Many might be wondering, why now? And why the double standard?
“The time is right,” Frank Daniels III said in an interview with The State.
“I don’t think anyone would say that it’s not the appropriate time to move the statue of Josephus to a more appropriate location,” the wealthy former newsman said of his great-grandfather.
But for all the Democratic endorsements, political donations—including support for disgraced former North Carolina senator and presidential candidate John Edwards—and progressive posturing of the modern Daniels family, only now do they think the statue of the family’s patriarch is a problem.
The Daniels family appears to have changed this week, but history didn’t.
The family’s deep media ties and Democratic Party roots may well be the reason they have been given a pass at a time when similar statues are being desecrated across the South. The special treatment is especially stark given the shocking legacy of Josephus Daniels.
Born in 1862, Josephus Daniels was the editor and publisher of the News and Observer newspaper from the post-Civil War Reconstruction period until his death in 1948.
The News and Observer was North Carolina’s largest paper, and Daniels was a prominent Democratic figure who served as secretary of the Navy under President Woodrow Wilson (another noted racist and progressive who has been spared current mob excesses).
Daniels was also a close friend and supporter of President Franklin D. Roosevelt, who had been Daniels’s top Navy aide during World War I.
Daniels believed that “the greatest folly and crime” in U.S. history was giving “Negroes” the right to vote.
He flooded the News and Observer with harsh news reports, ruthless editorials, incendiary letters and front-page cartoons so racist that the paper and the Daniels family would be immediately destroyed in today’s social-media-driven “cancel culture.”
According to historians, Daniels was terrified that Southern blacks would gain political power, so he used his newspaper to conjure fears of what was described as the horrors of “Negro rule.”
The evil propaganda helped fuel widespread hatred of black Americans, and historians credit Daniels with fomenting lynch mobs as well as the violent overthrow of a duly elected local government in Wilmington, North Carolina in 1898.
Why did Daniels target Wilmington? Because residents elected a mixed-race mayor.
A heavily armed mob of 2,000 “Red Shirts,” a terrorist faction of the Democratic Party, set fire to black-owned businesses and the city’s newspaper. According to historian David Zuccino, the Red Shirts ravaged Wilmington, “terrorizing women and children and shooting at least 60 black men dead in the streets.”
Ultimately, the city’s elected officials were forced to resign at gunpoint.
Josephus Daniels is the only name mentioned as the cause of the “insurrection” in a 2006 Wilmington Race Riot Commission report. The report concluded that brutal event was the only successful armed coup d’état in American history.

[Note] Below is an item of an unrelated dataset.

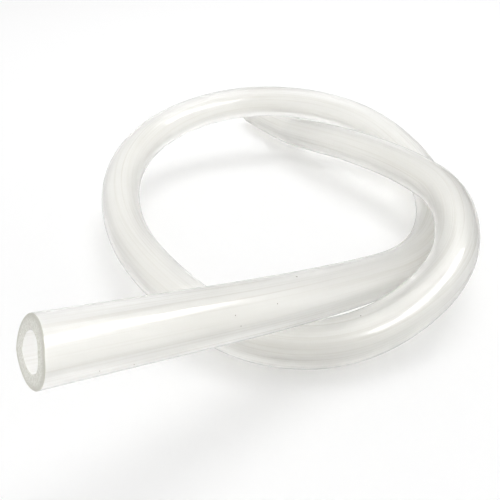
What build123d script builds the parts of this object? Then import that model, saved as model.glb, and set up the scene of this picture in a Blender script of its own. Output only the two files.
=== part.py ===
from build123d import *
import math
import os

# Silicone tubing, one piece, lying in a loose coil of a turn and three quarters. Lengths are in
# millimetres, Z is up, the floor is Z = 0 and the origin is on the floor under the coil's middle.
os.makedirs("parts", exist_ok=True)

bore = 6.4
wall = 2.4
outside = bore + 2 * wall

# The middle of the tube from the raised near end to the far end, counted in outside diameters, so
# the coil keeps its shape with any size of tube. A height of 0.5 lies on the floor.
route = [
    (-3.70, -8.00, 3.15),  # near end, held up by the tube's own set
    (-1.90, -6.70, 2.45),
    (-0.15, -5.50, 1.85),  # over the front strand
    (1.35, -4.15, 1.15),
    (2.80, -2.95, 0.65),
    (3.75, -1.75, 0.50),  # inner strand at the right, on the floor
    (4.40, -0.25, 0.50),
    (4.65, 1.45, 0.65),  # under the outer strand
    (4.15, 3.10, 1.10),
    (2.85, 4.40, 1.65),
    (0.75, 5.15, 1.95),  # back of the coil, over the far end
    (-1.70, 4.85, 2.00),
    (-3.85, 3.40, 1.70),
    (-4.70, 0.95, 1.35),  # left side
    (-4.20, -1.70, 1.00),
    (-2.80, -3.95, 0.95),
    (-0.95, -5.30, 0.50),  # front strand, on the floor, under the near end
    (1.40, -5.30, 0.50),
    (3.65, -3.80, 1.20),
    (4.35, -1.30, 1.60),  # outer strand at the right, over the inner one
    (3.70, 0.90, 1.45),
    (2.30, 2.55, 1.40),
    (1.20, 4.05, 1.10),  # under the back of the coil
    (0.50, 5.80, 0.60),
    (-0.80, 8.20, 0.50),  # far end, on the floor
]
points = [Vector(x, y, z) * outside for x, y, z in route]

# The near end was cut by hand with two strokes, which meet in a low ridge across its face. Each
# stroke leans back from square, then swings to the side. The far end is cut square.
strokes = [(8.5, -0.5), (1.0, 4.0)]
ridge = 0.2  # how far the ridge stands out past the route's first point

# The tube is made one diameter too long at the near end, for the strokes to take off.
outward = (points[0] - points[1]).normalized()
near_end = Plane(origin=points[0], x_dir=Vector(0, 0, 1).cross(outward), z_dir=outward)
points[0] += outward * outside

# Each bend takes up 0.45 of the shorter run beside it, which gives its radius.
bends = []
for before, here, after in zip(points, points[1:], points[2:]):
    one, two = here - before, after - here
    turn = math.radians(one.get_angle(two))
    bends.append(0.45 * min(one.length, two.length) / math.tan(turn / 2))
centre = FilletPolyline(*points, radius=bends)
print("bend radii", [round(r, 1) for r in bends], "length", round(centre.length, 1))

start = Plane(origin=centre @ 0, z_dir=centre % 0)
ring = start * (Circle(outside / 2) - Circle(bore / 2))
tube = sweep(ring, path=centre)
section = math.pi / 4 * (outside**2 - bore**2)
print("volume", round(tube.volume), "section times length", round(section * centre.length))

off_cut = Box(3 * outside, 3 * outside, 3 * outside, align=(Align.CENTER, Align.CENTER, Align.MIN))
for lean, swing in strokes:
    tube -= near_end * Pos(0, 0, ridge) * Rot(-lean, swing, 0) * off_cut
print("volume", round(tube.volume), "box", tube.bounding_box())

tube.label = "tube"
export_step(tube, "parts/tube.step")
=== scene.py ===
import math

import bpy
import numpy as np
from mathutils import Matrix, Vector


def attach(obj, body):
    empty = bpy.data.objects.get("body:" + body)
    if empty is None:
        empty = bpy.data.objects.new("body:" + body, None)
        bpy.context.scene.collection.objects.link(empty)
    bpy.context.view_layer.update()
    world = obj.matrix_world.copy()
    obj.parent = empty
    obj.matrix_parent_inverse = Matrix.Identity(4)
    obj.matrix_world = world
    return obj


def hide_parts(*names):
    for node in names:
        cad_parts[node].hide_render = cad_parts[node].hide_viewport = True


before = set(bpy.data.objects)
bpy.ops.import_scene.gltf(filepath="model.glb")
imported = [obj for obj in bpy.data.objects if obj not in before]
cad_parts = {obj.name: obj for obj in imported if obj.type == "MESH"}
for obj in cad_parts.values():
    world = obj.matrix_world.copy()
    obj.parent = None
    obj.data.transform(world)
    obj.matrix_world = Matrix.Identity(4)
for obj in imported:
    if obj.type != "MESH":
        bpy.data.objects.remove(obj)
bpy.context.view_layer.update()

# Lengths are in metres, in the same frame as the solids: +Z up, the floor at Z = 0.
tubing = {
    "outside": 0.0112,
    "bore": 0.0064,
    "around": 124,  # points round the tube
    "perRun": 15,  # rings for each stretch of the smooth line
    "faceRings": 14,  # rings across each cut face
    # the middle of the tube in outside diameters, from the raised near end to the far end
    "route": [
        (-3.70, -8.00, 3.15), (-1.90, -6.70, 2.45), (-0.15, -5.50, 1.85), (1.35, -4.15, 1.15),
        (2.80, -2.95, 0.65), (3.75, -1.75, 0.50), (4.40, -0.25, 0.50), (4.65, 1.45, 0.65),
        (4.15, 3.10, 1.10), (2.85, 4.40, 1.65), (0.75, 5.15, 1.95), (-1.70, 4.85, 2.00),
        (-3.85, 3.40, 1.70), (-4.70, 0.95, 1.35), (-4.20, -1.70, 1.00), (-2.80, -3.95, 0.95),
        (-0.95, -5.30, 0.50), (1.40, -5.30, 0.50), (3.65, -3.80, 1.20), (4.35, -1.30, 1.60),
        (3.70, 0.90, 1.45), (2.30, 2.55, 1.40), (1.20, 4.05, 1.10), (0.50, 5.80, 0.60),
        (-0.80, 8.20, 0.50),
    ],
    # the near end's two knife strokes: degrees back from square, degrees to the side
    "strokes": [(8.5, -0.5), (1.0, 4.0)],
    "ridge": 0.0002,  # how far the ridge between the strokes stands out
    "blend": 0.006,  # length over which the rings even out behind a cut
    "edge": 0.00012,  # rounding of the cut edges
    "sharp": 40,  # degrees past which an edge stays sharp
}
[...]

Upon the release of the commission report, the News and Observer issued a weak statement of regret, offering “an apology for the acts of someone [Daniels] we continue to salute in a different context … and for the misdeeds of the paper as an institution.”
In 1900, Daniels used his influence to help pass Jim Crow legislation that broadly disenfranchised most blacks for decades, including excluding them from North Carolina’s political system.
Daniels was a virulent segregationist and a powerful supporter of the Klu Klux Klan, though he never claimed to be a member. He was a leading progressive of his time who helped initiate education reforms, women’s suffrage and the prohibition of alcohol.
There’s no mystery or debate about who Josephus Daniels was. But despite his legacy, the Daniels family and the 8-foot-tall statue of its most prominent member has been treated with kid gloves.
Moreover, the Daniels family is fabulously wealthy thanks to Josephus Daniels.
In 1995, the family sold the News and Observer to The McClatchy Company for $373 million. It had owned a controlling interest in the paper for 101 years.
On Tuesday, Frank Daniels Jr. issued a statement about his grandfather and the removal of the statue that stood in Nash Square for 34 years in commemoration of his legacy. The statement did not explain his family’s abrupt about-face, nor was he asked about it.
It did, however, fall short of an apology.
Daniels Jr. touted his family’s progressive activism and Democratic Party bona fides as proof that they are on the right side of history, eerily similar to Josephus Daniels.
“In the 75 years since his death, The N&O and our family have been a progressive voice for equality for all North Carolinians, and we recognize this statue undermines those efforts,” he said.